# Where are the threads on 1 Cor. 7:14 dealing with



## Mocha (Jan 27, 2007)

I was impressed with how one baptist explained 1 Cor. 7:14 here on the PuritanBoard. I've been looking all over for it, in order to think it through again, but it seems to be gone. I'm wondering...are some of the threads removed from this forum?

Mike


----------



## Scott Bushey (Jan 27, 2007)

Have you checked the archives?


----------



## Mocha (Jan 31, 2007)

Scott Bushey said:


> Have you checked the archives?



Where are the archives?


----------



## gwine (Jan 31, 2007)

Mocha said:


> Where are the archives?


They are here.


----------



## Semper Fidelis (Jan 31, 2007)

Mocha said:


> I was impressed with how one baptist explained 1 Cor. 7:14 here on the PuritanBoard. I've been looking all over for it, in order to think it through again, but it seems to be gone.
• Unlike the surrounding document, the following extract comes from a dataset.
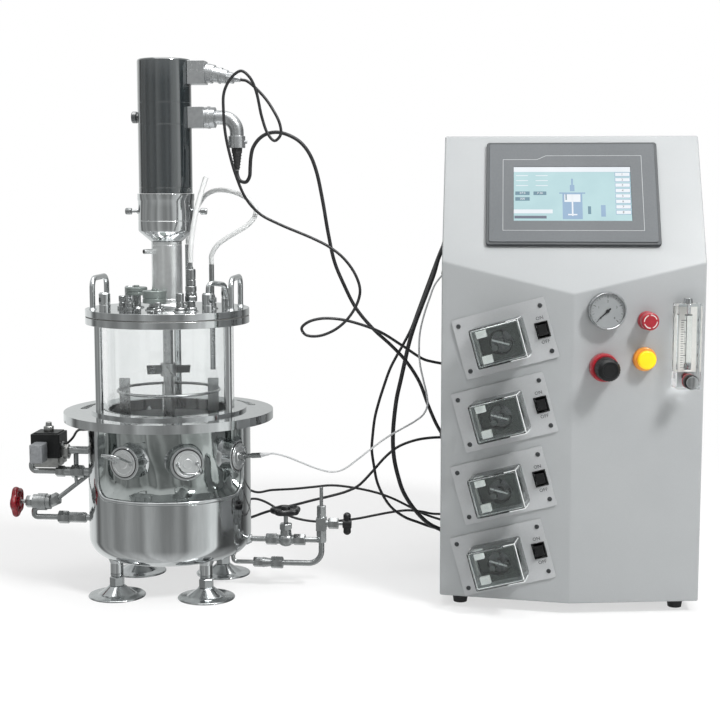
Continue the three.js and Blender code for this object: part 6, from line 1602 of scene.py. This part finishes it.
acrylic = clear("clear_acrylic", (0.93, 0.955, 0.955), 0.02, 1.49, 0.2, (0.89, 0.92, 0.92))
rot_x, rot_z = ROTAMETER_AT
MIDDLE, ROT_FRONT = -12.8, -25.3
block, bore = bmesh.new(), bmesh.new()
rounded_plate(block, 31, 110, 2, -0.3, ROT_FRONT, 5, moved(rot_x, 0, rot_z))
run(bore, "z", (rot_x, MIDDLE), (rot_z - 30.3, rot_z + 41, 4.8, 4.8, 40))
seat = bmesh.new()
run(seat, "y", (rot_x, rot_z - 44), (ROT_FRONT + 8, ROT_FRONT - 5, 3.4, 3.4, 32))
settle(
    carved(block, merged(bore, seat)), "rotameter_block", RIGHT, acrylic, instead=["rotameter"],
    edge=0.4,
)
fittings = bmesh.new()
run(
    fittings, "z", (rot_x, MIDDLE), (rot_z + 54.8, rot_z + 61, 6, 5.4, 32),
    (rot_z + 41.3, rot_z + 54.7, 2.6, 2.6, 24),
)
for drop in (-40, 40):
    run(fittings, "y", (rot_x, rot_z + drop), (-1, 16, 4.9, 4.9, 32))
settle(fittings, "rotameter_fittings", RIGHT, chrome, edge=0.3)
backing = bmesh.new()
tile(backing, (rot_x - 10, rot_z - 34), (rot_x + 13, rot_z + 50), -2.2, -2.6)
settle(backing, "rotameter_backing", RIGHT, ivory, edge=0)
guide = bmesh.new()
run(guide, "z", (rot_x, MIDDLE + 4.4), (rot_z - 30, rot_z + 40.8, 0.14, 0.14, 12))
run(guide, "z", (rot_x, MIDDLE), (rot_z + 39.3, rot_z + 40.9, 4.6, 4.6, 32))
settle(guide, "rotameter_guide", RIGHT, ink, edge=0)
scale = bmesh.new()
for step in range(21):
    z = rot_z - 26 + 3 * step
    tile(
        scale, (rot_x - 12, z - 0.35), (rot_x - (5.5 if step % 5 == 0 else 8.5), z + 0.35), ROT_FRONT + 0.1,
        ROT_FRONT - 0.08,
    )
settle(scale, "rotameter_marks", RIGHT, ink, edge=0)
figures = [(f"{i}", rot_x + 10, rot_z - 26 + 15 * i, ROT_FRONT - 0.02, 5.4) for i in range(5)]
lettering("rotameter_figures", figures, RIGHT, ink, relief=0.1)
settle(
    new_shape(
        turned, [(0, 0), (2.5, 0), (3.9, 5.6), (4, 6.4), (3.4, 6.6), (3.4, 7.2), (4, 7.4), (4, 9), (0, 9)], 48,
        place=moved(rot_x, MIDDLE, rot_z - 30),
    ),
    "float_bob", RIGHT, rotor_steel, body="rotameter_float", instead=["rotameter_float"], edge=0.1,
)
settle(
    new_shape(
        turned, [(3.4, 24.5), (9.5, 24.5), (9.5, 28.2), (3.4, 28.2)], 64, ring=True,
        place=moved(rot_x, 0, rot_z - 44) @ spun(90, "X"),
    ),
    "rotameter_collar", RIGHT, red_plastic, edge=0.2,
)
knob = bmesh.new()
turned(knob, [(0, -6), (3, -6), (3, 0.4), (9, 0.4), (9.5, 1), (9.5, 9), (8.7, 10.6), (0, 10.6)], 72)
for vert in knob.verts:
    if math.hypot(vert.co.x, vert.co.y) > 9.2 and vert.co.z > 0.9:
        shrink = 1 - 0.04 * (0.5 - 0.5 * math.cos(18 * math.atan2(vert.co.y, vert.co.x)))
        vert.co.x, vert.co.y = vert.co.x * shrink, vert.co.y * shrink
KNOB_BACK = 28.6
knob_at = on_face((rot_x, rot_z - 44)) @ moved(0, 0, KNOB_BACK)
settle(
    knob, "rotameter_grip", knob_at, black_moulding, body="rotameter_knob",
    instead=["rotameter_knob"], edge=0,
)
settle(
    new_shape(turned, [(0, 10.2), (8, 10.2), (8.2, 10.8), (7.8, 12.6), (7, 13), (0, 13)], 64), "rotameter_cap",
    knob_at, chrome, body="rotameter_knob", edge=0,
)

# The unit stands on a plain pale floor in soft studio light, with one softer
# key lamp from the upper right and a wide one overhead.
lamp = bpy.data.lights.new("overhead", "AREA")
lamp.shape, lamp.size, lamp.energy = "SQUARE", 2.4, 55
overhead = bpy.data.objects.new("overhead", lamp)
overhead.location = (0, -0.3, 3.0)
lamp = bpy.data.lights.new("key", "AREA")
lamp.shape, lamp.size, lamp.energy = "SQUARE", 1.1, 281
key = bpy.data.objects.new("key", lamp)
key.location = (3.08, -2.78, 4.71)
key.rotation_euler = (key.location - Vector((0.1, -0.1, 0.3))).to_track_quat("Z", "Y").to_euler()
for light in (overhead, key):
    scene.collection.objects.link(light)


def ramp(stops, tint, share):
    """A colour ramp of grey tones with one tint, read at a share."""
    made = node(world.node_tree, "ShaderNodeValToRGB", {"Fac": (share, "Result")})
    for place, tone in stops:
        ends = made.color_ramp.elements
        stop = ends[0 if place == 0 else -1] if place in (0, 1) else ends.new(place)
        stop.color = (*(tone * part for part in tint), 1)
    return made


world = bpy.data.worlds.new("studio")
scene.world = world
world.use_nodes = True
world.node_tree.nodes.clear()
# share of the way round, and tone
BANDS = (
    (0.0, 0.3), (0.025, 0.4), (0.053, 0.25), (0.082, 0.3), (0.11, 0.4), (0.139, 0.34), (0.167, 0.26), (0.192, 0.52),
    (0.224, 0.4), (0.253, 0.28), (0.282, 0.26), (0.31, 0.38), (0.339, 0.24), (0.367, 0.58), (0.396, 0.68),
    (0.428, 0.76), (0.442, 1.05), (0.47, 1.05), (0.481, 0.13), (0.51, 0.07), (0.567, 0.11), (0.63, 0.05),
    (0.66, 0.15), (0.69, 0.42), (0.75, 0.5), (0.828, 0.9), (0.912, 0.8), (0.93, 0.24), (0.945, 0.13), (0.969, 0.34),
    (1.0, 0.3),
)
sky = world.node_tree
rays = node(sky, "ShaderNodeLightPath")
soft = node(sky, "ShaderNodeBackground", {"Color": (1, 1, 1, 1), "Strength": 0.3})
plain = node(sky, "ShaderNodeBackground", {"Color": (1, 1, 1, 1)})
towards = node(sky, "ShaderNodeTexCoord")
split = node(sky, "ShaderNodeSeparateXYZ", {"Vector": (towards, "Generated")})
turn = node(sky, "ShaderNodeMath", {0: (split, "Y"), 1: (split, "X")}, operation="ARCTAN2")
full = node(sky, "ShaderNodeMapRange", {"From Min": -math.pi, "From Max": math.pi, "Value": (turn, 0)})
bands = ramp(BANDS, (0.97, 1, 0.995), full)
rising = node(sky, "ShaderNodeMapRange", {"From Min": -1, "Value": (split, "Z")})
height = ramp(((0.0, 0.6), (0.3, 0.03), (0.62, 0.0), (0.8, 0.85), (1.0, 1.0)), (1, 1, 1), rising)
wall = node(
    sky, "ShaderNodeMix", {"B": (0.82, 0.84, 0.84, 1), "Factor": (height, "Color"), "A": (bands, "Color")},
    data_type="RGBA",
)
banded = node(sky, "ShaderNodeBackground", {"Color": (wall, "Result")})
mirror = node(sky, "ShaderNodeMixShader", {"Fac": (rays, "Is Glossy Ray"), 1: (soft, 0), 2: (banded, 0)})
seen = node(
    sky, "ShaderNodeMath", {0: (rays, "Is Camera Ray"), 1: (rays, "Is Transmission Ray")}, operation="MAXIMUM",
)
last = node(sky, "ShaderNodeMixShader", {"Fac": (seen, 0), 1: (mirror, 0), 2: (plain, 0)})
node(sky, "ShaderNodeOutputWorld", {"Surface": (last, 0)})

ground = bmesh.new()
bmesh.ops.create_grid(ground, x_segments=1, y_segments=1, size=6)
mesh = bpy.data.meshes.new("floor")
ground.to_mesh(mesh)
ground.free()
floor = bpy.data.objects.new("floor", mesh)
scene.collection.objects.link(floor)
paper = bpy.data.materials.new("pale_floor")
paper.use_nodes = True
paper.node_tree.nodes.clear()
tree = paper.node_tree
matt = node(tree, "ShaderNodeBsdfDiffuse", {"Color": (0.9, 0.9, 0.9, 1)})
glow = node(tree, "ShaderNodeEmission")
rays = node(tree, "ShaderNodeLightPath")
most = node(
    tree, "ShaderNodeMath", {0: (rays, "Is Camera Ray"), 1: (rays, "Is Transmission Ray")}, operation="MAXIMUM",
)
spot = node(tree, "ShaderNodeTexCoord")
distance = node(tree, "ShaderNodeVectorMath", {0: (spot, "Object")}, operation="LENGTH")
fade = node(
    tree, "ShaderNodeMapRange",
    {"From Min": 0.45, "From Max": 1.3, "To Min": 0.62, "To Max": 1.0, "Value": (distance, "Value")},
    interpolation_type="SMOOTHSTEP",
)
share = node(tree, "ShaderNodeMath", {0: (most, 0), 1: (fade, "Result")}, operation="MULTIPLY")
mixed = node(tree, "ShaderNodeMixShader", {"Fac": (share, 0), 1: (matt, 0), 2: (glow, 0)})
unseen = node(tree, "ShaderNodeBsdfTransparent")
reflected = node(tree, "ShaderNodeMixShader", {"Fac": (rays, "Is Glossy Ray"), 1: (mixed, 0), 2: (unseen, 0)})
node(tree, "ShaderNodeOutputMaterial", {"Surface": (reflected, 0)})
floor.data.materials.append(paper)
I'm wondering...are some of the threads removed from this forum?
> 
> Mike



FYI. Some of you may not realize but you need to check in your Options whether or not you have your preferences set to look into the past far enough. The default is to only show forum results for the last year. If you want to see all forum entries then change your settings in your control panel. There are no threads that are in the archives that are not here.


----------